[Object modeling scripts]
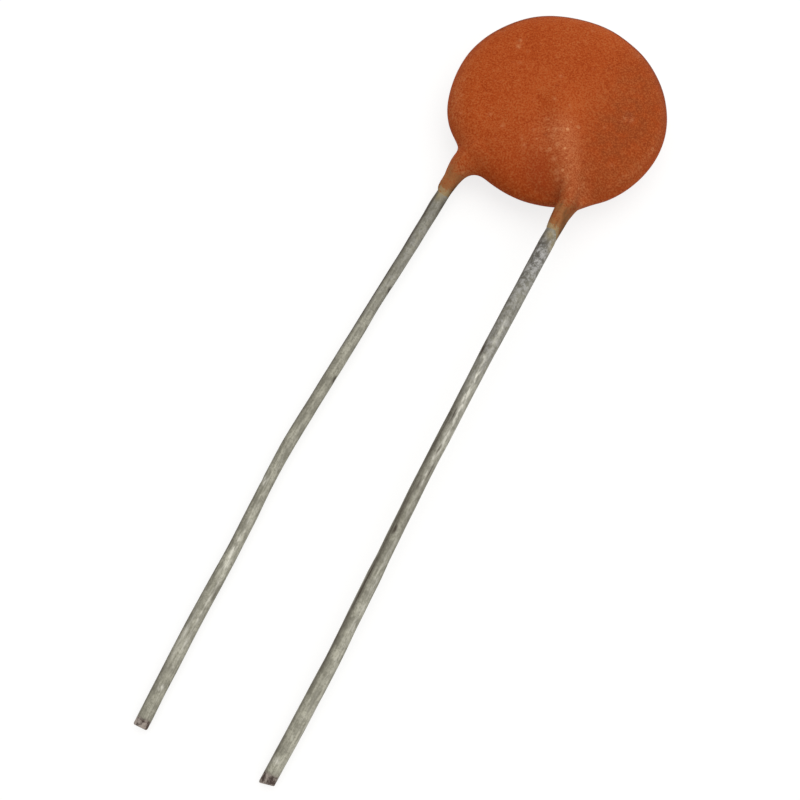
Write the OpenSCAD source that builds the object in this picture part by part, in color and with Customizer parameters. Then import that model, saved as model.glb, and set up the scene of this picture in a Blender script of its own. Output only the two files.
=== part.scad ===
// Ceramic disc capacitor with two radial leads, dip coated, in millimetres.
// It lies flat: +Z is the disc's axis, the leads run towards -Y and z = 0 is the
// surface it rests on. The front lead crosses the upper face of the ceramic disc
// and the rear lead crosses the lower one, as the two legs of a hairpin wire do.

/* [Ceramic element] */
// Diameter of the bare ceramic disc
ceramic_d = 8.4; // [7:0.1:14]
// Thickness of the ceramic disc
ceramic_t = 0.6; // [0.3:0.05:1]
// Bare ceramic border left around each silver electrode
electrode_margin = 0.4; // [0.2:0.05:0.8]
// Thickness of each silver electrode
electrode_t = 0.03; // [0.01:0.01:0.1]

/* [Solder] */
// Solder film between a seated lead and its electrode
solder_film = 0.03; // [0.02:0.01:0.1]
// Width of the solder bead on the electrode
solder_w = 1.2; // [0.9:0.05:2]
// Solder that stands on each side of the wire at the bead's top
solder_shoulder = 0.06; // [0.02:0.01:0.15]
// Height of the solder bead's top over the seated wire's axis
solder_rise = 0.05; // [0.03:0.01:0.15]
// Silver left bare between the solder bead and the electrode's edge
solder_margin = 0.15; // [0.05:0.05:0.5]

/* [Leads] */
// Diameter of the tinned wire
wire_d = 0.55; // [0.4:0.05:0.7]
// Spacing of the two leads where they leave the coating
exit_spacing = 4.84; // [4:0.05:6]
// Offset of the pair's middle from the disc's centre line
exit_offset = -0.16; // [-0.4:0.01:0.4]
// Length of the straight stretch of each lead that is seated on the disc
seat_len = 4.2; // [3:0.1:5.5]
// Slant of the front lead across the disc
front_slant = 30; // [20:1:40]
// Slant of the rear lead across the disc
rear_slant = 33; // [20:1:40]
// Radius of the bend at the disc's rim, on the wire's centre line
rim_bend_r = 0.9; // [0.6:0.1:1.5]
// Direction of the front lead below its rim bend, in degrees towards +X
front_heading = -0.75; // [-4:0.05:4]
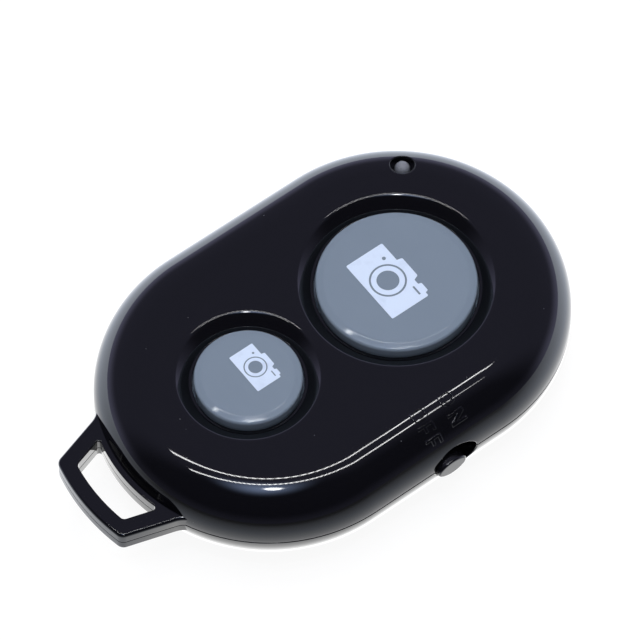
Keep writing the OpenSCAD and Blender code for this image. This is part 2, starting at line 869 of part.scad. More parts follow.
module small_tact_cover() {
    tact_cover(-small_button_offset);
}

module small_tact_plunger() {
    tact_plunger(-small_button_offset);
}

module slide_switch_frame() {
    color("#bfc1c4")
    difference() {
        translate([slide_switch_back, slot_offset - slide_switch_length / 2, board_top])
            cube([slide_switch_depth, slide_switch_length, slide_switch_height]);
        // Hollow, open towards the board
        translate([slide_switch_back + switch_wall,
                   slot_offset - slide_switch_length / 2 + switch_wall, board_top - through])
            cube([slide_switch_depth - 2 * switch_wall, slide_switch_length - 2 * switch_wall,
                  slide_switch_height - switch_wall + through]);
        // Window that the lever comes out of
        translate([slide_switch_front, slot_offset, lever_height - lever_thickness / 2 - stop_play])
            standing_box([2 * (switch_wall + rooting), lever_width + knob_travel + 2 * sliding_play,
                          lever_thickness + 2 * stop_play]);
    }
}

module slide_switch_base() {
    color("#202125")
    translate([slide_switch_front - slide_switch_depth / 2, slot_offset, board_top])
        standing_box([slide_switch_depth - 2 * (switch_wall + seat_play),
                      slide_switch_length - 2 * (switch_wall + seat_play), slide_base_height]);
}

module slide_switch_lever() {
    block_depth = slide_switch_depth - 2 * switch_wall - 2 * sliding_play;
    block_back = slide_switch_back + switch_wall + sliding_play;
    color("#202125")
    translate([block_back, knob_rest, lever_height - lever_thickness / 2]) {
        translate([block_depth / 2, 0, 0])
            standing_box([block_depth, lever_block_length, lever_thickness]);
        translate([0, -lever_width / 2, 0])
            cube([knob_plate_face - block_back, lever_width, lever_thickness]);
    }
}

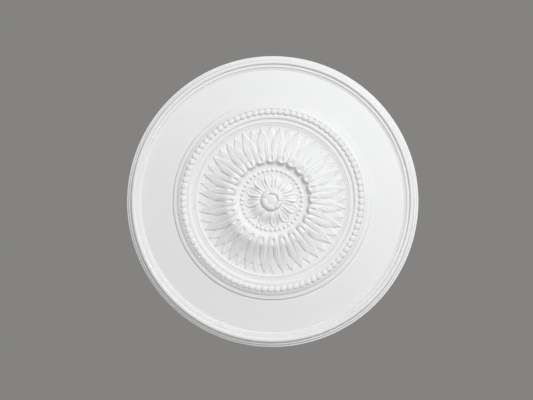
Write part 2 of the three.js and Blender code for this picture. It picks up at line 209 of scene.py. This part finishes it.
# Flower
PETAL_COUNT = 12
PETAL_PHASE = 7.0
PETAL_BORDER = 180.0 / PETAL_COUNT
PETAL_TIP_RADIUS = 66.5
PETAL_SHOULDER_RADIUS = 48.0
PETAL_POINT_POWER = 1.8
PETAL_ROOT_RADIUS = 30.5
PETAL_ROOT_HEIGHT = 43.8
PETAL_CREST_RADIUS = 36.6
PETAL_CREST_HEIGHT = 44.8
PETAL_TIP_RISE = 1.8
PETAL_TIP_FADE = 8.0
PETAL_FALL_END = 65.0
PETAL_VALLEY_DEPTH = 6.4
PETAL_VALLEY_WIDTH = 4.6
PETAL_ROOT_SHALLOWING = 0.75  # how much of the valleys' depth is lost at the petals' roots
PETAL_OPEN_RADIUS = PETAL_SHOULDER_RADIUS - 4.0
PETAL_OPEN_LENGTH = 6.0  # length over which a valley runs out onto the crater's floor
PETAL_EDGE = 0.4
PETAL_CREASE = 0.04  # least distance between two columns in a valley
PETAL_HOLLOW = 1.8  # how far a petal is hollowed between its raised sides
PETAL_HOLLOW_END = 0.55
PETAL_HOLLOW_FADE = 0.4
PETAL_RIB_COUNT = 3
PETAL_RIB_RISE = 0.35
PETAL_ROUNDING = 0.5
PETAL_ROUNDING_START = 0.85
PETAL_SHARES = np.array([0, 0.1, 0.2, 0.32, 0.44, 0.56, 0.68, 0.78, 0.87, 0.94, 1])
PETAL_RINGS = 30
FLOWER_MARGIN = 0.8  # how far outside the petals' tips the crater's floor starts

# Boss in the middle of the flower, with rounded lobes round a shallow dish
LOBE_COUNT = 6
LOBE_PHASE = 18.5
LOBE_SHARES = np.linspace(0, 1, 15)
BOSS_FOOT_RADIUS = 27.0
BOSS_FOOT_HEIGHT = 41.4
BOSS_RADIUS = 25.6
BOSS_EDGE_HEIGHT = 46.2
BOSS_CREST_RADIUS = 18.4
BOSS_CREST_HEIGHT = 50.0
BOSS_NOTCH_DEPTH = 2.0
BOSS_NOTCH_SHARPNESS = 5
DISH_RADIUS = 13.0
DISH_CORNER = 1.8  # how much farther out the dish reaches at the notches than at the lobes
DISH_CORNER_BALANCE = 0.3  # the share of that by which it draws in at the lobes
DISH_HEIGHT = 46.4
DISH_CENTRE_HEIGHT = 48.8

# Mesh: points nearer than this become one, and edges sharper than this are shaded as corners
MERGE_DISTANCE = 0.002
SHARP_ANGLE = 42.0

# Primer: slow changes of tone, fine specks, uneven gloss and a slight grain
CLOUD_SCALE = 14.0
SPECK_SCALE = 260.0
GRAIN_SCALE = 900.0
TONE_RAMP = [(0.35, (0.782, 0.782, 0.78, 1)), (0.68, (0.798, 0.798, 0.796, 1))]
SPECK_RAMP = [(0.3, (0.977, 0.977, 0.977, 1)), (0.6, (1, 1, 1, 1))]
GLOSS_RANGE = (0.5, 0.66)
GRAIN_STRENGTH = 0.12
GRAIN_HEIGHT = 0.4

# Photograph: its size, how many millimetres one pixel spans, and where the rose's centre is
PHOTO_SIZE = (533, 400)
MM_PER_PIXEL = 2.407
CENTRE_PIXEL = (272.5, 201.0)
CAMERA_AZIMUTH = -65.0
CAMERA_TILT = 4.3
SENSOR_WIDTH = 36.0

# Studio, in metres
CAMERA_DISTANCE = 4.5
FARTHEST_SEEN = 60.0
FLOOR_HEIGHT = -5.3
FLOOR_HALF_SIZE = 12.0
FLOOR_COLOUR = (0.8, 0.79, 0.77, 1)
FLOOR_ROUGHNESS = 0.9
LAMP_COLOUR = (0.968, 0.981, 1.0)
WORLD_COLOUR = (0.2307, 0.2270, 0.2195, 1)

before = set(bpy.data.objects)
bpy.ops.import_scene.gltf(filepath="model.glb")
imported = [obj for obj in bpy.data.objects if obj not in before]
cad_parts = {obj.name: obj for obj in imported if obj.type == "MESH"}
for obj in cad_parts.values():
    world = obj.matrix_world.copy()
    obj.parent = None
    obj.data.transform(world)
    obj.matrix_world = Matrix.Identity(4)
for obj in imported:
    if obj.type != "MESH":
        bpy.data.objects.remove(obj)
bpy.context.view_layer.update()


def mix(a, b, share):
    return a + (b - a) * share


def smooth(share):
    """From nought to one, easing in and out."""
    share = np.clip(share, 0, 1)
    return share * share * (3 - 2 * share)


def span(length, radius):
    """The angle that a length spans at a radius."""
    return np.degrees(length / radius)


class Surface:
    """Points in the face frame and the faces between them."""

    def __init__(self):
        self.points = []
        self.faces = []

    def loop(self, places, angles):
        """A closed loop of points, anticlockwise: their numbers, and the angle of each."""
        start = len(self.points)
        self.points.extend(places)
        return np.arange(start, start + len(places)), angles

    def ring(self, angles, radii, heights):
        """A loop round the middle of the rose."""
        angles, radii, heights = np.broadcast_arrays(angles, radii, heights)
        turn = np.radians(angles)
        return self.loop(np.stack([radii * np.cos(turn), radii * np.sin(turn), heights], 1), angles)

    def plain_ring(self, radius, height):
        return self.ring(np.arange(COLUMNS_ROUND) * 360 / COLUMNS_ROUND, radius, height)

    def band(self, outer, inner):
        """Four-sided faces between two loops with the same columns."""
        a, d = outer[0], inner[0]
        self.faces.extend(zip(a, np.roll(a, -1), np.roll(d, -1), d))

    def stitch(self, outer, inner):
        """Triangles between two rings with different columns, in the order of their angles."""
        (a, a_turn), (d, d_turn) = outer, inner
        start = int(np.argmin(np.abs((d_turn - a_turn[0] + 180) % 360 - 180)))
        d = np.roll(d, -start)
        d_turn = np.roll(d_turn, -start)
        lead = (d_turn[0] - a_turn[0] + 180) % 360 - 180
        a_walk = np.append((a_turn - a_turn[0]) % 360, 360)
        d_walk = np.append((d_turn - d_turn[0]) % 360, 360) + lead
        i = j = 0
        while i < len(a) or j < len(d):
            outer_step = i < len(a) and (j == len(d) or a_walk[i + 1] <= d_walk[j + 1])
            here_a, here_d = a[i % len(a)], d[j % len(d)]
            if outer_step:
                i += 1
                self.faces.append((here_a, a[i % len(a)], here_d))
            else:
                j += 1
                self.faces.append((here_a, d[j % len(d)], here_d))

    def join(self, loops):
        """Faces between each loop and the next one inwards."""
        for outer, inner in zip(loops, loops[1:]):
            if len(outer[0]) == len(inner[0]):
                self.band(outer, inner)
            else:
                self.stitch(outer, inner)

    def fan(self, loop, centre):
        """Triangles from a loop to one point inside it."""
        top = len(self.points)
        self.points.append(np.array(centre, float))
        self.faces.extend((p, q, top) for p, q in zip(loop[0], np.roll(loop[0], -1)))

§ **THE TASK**
Repeat exactly, please, each line from the beginning of the data through the line with "electrode_t = 0.03; // [0.01:0.01:0.1]" in it, and only those lines.

§ **THE SOLUTION**
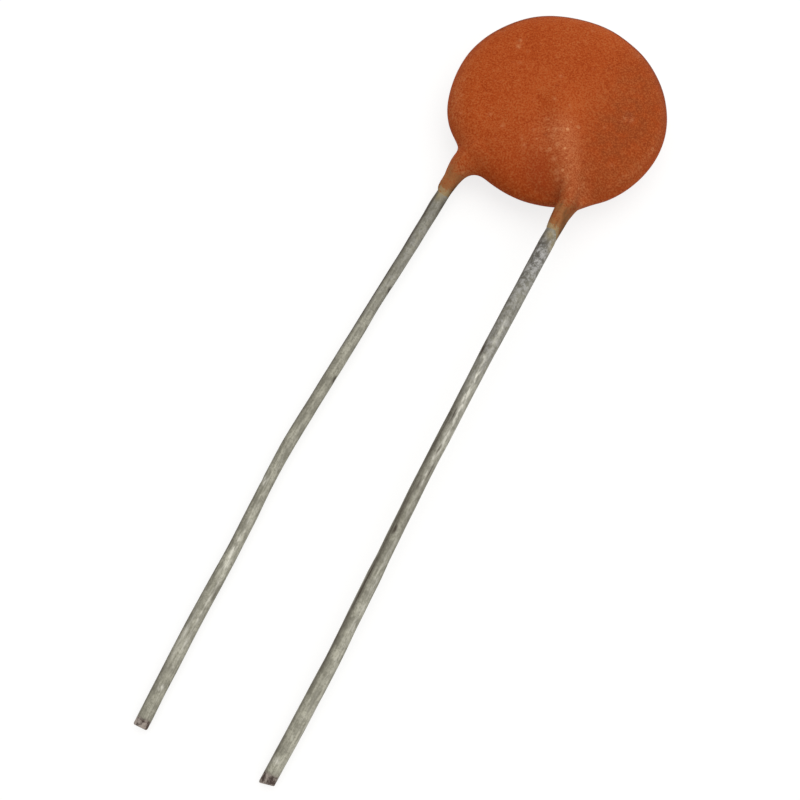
Write the OpenSCAD source that builds the object in this picture part by part, in color and with Customizer parameters. Then import that model, saved as model.glb, and set up the scene of this picture in a Blender script of its own. Output only the two files.
=== part.scad ===
// Ceramic disc capacitor with two radial leads, dip coated, in millimetres.
// It lies flat: +Z is the disc's axis, the leads run towards -Y and z = 0 is the
// surface it rests on. The front lead crosses the upper face of the ceramic disc
// and the rear lead crosses the lower one, as the two legs of a hairpin wire do.

/* [Ceramic element] */
// Diameter of the bare ceramic disc
ceramic_d = 8.4; // [7:0.1:14]
// Thickness of the ceramic disc
ceramic_t = 0.6; // [0.3:0.05:1]
// Bare ceramic border left around each silver electrode
electrode_margin = 0.4; // [0.2:0.05:0.8]
// Thickness of each silver electrode
electrode_t = 0.03; // [0.01:0.01:0.1]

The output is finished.